Linda got home while I was finishing the tree work and started fixing squash and a lentil/quinoa pilaf for dinner, both of which would take some time. After cleaning the saw and putting it away I took one of the carriage boots from the bus driver’s seat and went to Lowe’s to see if I could find slightly longer replacements. The old ones were somewhat rusted and some of the threads were in less than ideal condition. The new Armstrong vinyl tiles are also a bit thicker than the old ones and I wanted to make sure I had bolts that were long enough to completely thread into the retained nuts. It turned out that the bolts are metric, specifically M12-1.75×80. Lowe’s had Grade 8 M12-1.75×90 bolts (10 mm longer than the 80s) so I bought four. I also bought some thick M12 fender washers that were larger than the old ones. While I was there I picked up a role of red electrical tape.

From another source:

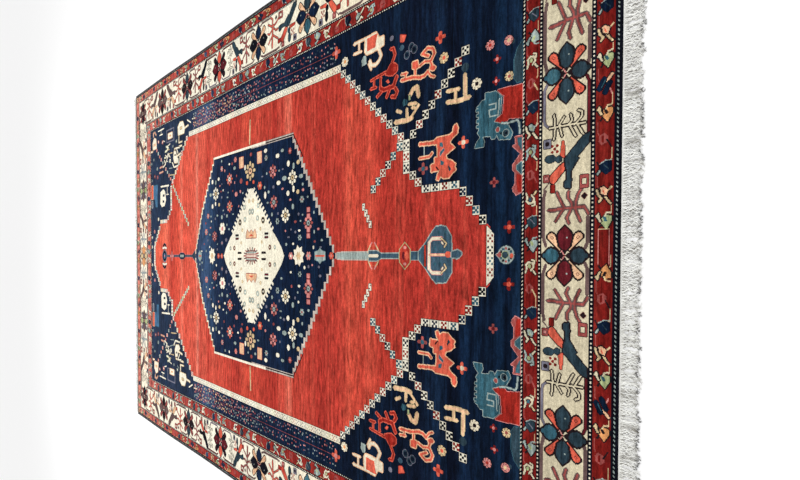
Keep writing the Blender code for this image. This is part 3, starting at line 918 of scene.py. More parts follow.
for k in range(12):
    a = 2 * math.pi * k / 12
    oval(near_strip, 0.3 + 2.4 * math.cos(a), 38.4 + 2.3 * math.sin(a), 0.5, 0.5,
         ("rose", "teal", "iron")[k % 3])
oval(near_strip, 0.3, 38.8, 1.3, 1.3, "slate", "leaf")
oval(near_strip, 0, 36.2, 0.9, 0.7, "coral")


# Dotted bands. Down both long sides of the field, outside the chains, lies a crowd of small dots,
# tied closer and paler towards the far end, on either side of a fine rose line.
scatter = random.Random(5)
for side in (1, -1):
    where = toward(place(0, 0), side)
    line(where, [(103.4, 136), (103.4, 300)], 0.4, "rose")
    for k in range(80):
        crowd = (98.4, 100.6, 105.8, 108.2) if k < 36 else (98.2, 100, 101.8, 104.8, 106.6, 108.4)
        for across_side in crowd:
            p, q = across_side + scatter.uniform(-0.8, 0.8), 134.5 + 2.1 * k + scatter.uniform(-0.8, 0.8)
            size = 0.42 + 0.003 * k
            last = "slate" if k < 50 else "peach"
            oval(where, p, q, size, size, scatter.choice(("ash", "mist", "rose", "pink", last)))


# Wool pile. Every knot of the chart stands up as a cut tuft, nine millimetres over the floor.
# Tufts of one dye that lie together are laid out as one patch; the outermost tufts lean over the
# rim. The pile is laid out in seven parts, so that no one mesh is too heavy.
SHOULDER = (0.0004, 0.0052, 0.0076, 0.0086, 0.0090)     # height of the pile, in knots from its rim
HALF_WIDTH = 1.525      # out to the outside of an edge cord, at the widest
DRAWN_IN = 0.0025       # half of what each side draws in, at most
RIM_ROOM = 0.0093       # from the outside of an edge cord to the outermost knots
PATCH = 40              # the most knots that one patch may be long or wide


def side_at(y):
    """Half the rug's width at y, over both cords; the sides draw in at three places."""
    return HALF_WIDTH - DRAWN_IN * (1 - np.cos(2 * np.pi * 3 * y / PILE_LENGTH))


def linear(red, green, blue):
    """A dye as it was matched, 0 to 255, as the shader's own colour."""
    shares = [c / 255 for c in (red, green, blue)]
    return [((c + 0.055) / 1.055) ** 2.4 if c > 0.04 else c / 12.92 for c in shares] + [1.0]


def knot_place(rows, cols):
    """Where the corners of knots lie; row and column 0 are the skirt below the rim."""
    row = np.clip(rows - 1, 0, ROWS)
    col = np.clip(cols - 1, 0, COLUMNS)
    y = row * KNOT - PILE_LENGTH / 2
    x = (col / COLUMNS * 2 - 1) * (side_at(y) - RIM_ROOM)
    deep = np.minimum(np.minimum(rows, ROWS + 2 - rows), np.minimum(cols, COLUMNS + 2 - cols))
    return np.stack([x, y, np.array(SHOULDER)[np.clip(deep, 0, 4)]], -1)


def patches(knots, row_part, col_part):
    """Rectangles of one dye that cover the knots: first and last row, first and last column, dye."""
    done, growing = [], {}
    for r, row in enumerate(knots):
        cuts = np.flatnonzero((row[1:] != row[:-1]) | (col_part[1:] != col_part[:-1])) + 1
        if r and row_part[r] != row_part[r - 1]:
            done += [(first, r, a, b, dye) for (a, b, dye), first in growing.items()]
            growing = {}
        now = {}
        for a, b in zip([0, *cuts.tolist()], [*cuts.tolist(), len(row)]):
            key = (a, b, int(row[a]))
            now[key] = growing.pop(key, r)
        done += [(first, r, a, b, dye) for (a, b, dye), first in growing.items()]
        growing = now
    return done + [(first, len(knots), a, b, dye) for (a, b, dye), first in growing.items()]


skirted = np.pad(chart, 1, mode="edge")
row_part = np.arange(ROWS + 2) // PATCH + 100
col_part = np.arange(COLUMNS + 2) // PATCH + 100
for part, count in ((row_part, ROWS), (col_part, COLUMNS)):      # the rim's knots are patches of their own
    part[:4] = range(4)
    part[count - 2:] = range(4, 8)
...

Dinner was excellent. The squash was baked without butter (vegan) or brown sugar but was very tasty. The pilaf had onions, garlic, and mixed greens and was very good. We finished the Witch’s Brew wine from Leelanau Cellars that Linda used to poach the pears on Saturday. The squash did not look that big, but neither of us was able to finish our half so we saved it for tomorrow’s lunch.
I checked e-mail after dinner and then we settled in to watch our Tuesday night TV programs. We caught the weather report at 11 PM and then turned off the television and lights. I turned down the brightness on my iPad display and worked for another 30 minutes before going to sleep. I did not hear back from Phil this evening but I already knew he would not be here on Wednesday if the rain came as forecast as he had another job to work on that was better suited to working in rainy conditions than ours.